With Next.js and PostgreSQL, you get a stack that is flexible enough for rich React editing, reliable enough for revision-safe workflows, and performant enough for server-rendered publishing at scale. For most teams, it is one of the most practical ways to solve content creation without getting trapped in unnecessary complexity.
FAQ
Is Next.js + PostgreSQL a good choice for a content creation MVP?
Yes. It gives you fast development, strong SEO support for public content, and a reliable relational database for drafts, revisions, users, and permissions. For an MVP, this combination usually covers both the authoring interface and the publishing layer without needing multiple disconnected systems.
How should I store rich text or block-based content in PostgreSQL?
Use a hybrid approach. Store critical queryable fields in typed columns, such as title, slug, status, and published_at. Store flexible block content in JSONB if your editor schema changes often. Add revision tables so content changes are recoverable and auditable.
What is the best rendering strategy for public articles in Next.js?

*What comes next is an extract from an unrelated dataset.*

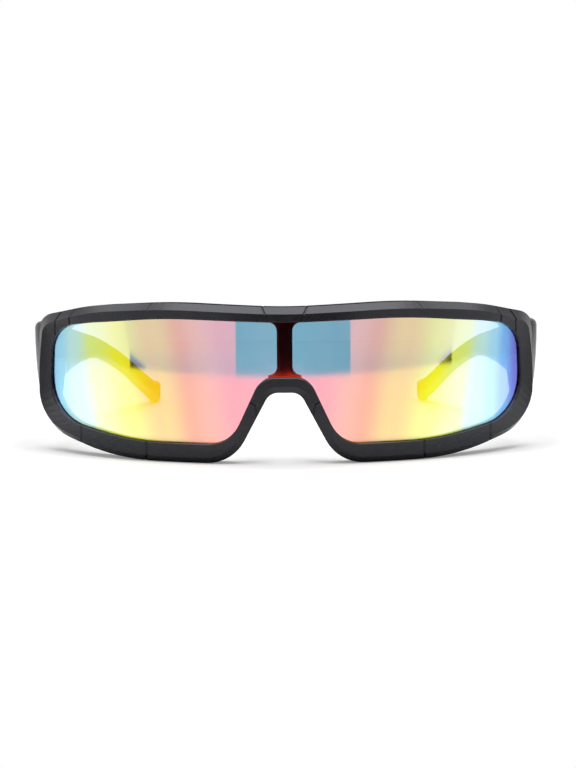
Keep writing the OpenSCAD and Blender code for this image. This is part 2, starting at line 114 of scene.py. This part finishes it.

Use server-rendered or statically cached routes for published content, depending on how often it changes. Combine that with selective revalidation so updates appear quickly without rebuilding everything. Keep author dashboards separate from public routes to avoid cache and permission issues.
When should I move beyond PostgreSQL full-text search?
Move when search quality, scale, or ranking requirements exceed what built-in PostgreSQL search can comfortably handle. For many early and mid-stage products, PostgreSQL full-text search is sufficient. Introduce a dedicated search engine only when search becomes a major product surface.
How can I validate a content-creation app idea before building advanced features?
Start with a narrow workflow, such as drafting and publishing for a specific creator type. Interview users, track friction points, and test willingness to pay. You can also use communities that surface real app demand, such as Pitch An App, to understand whether the problem is urgent enough to justify a deeper build.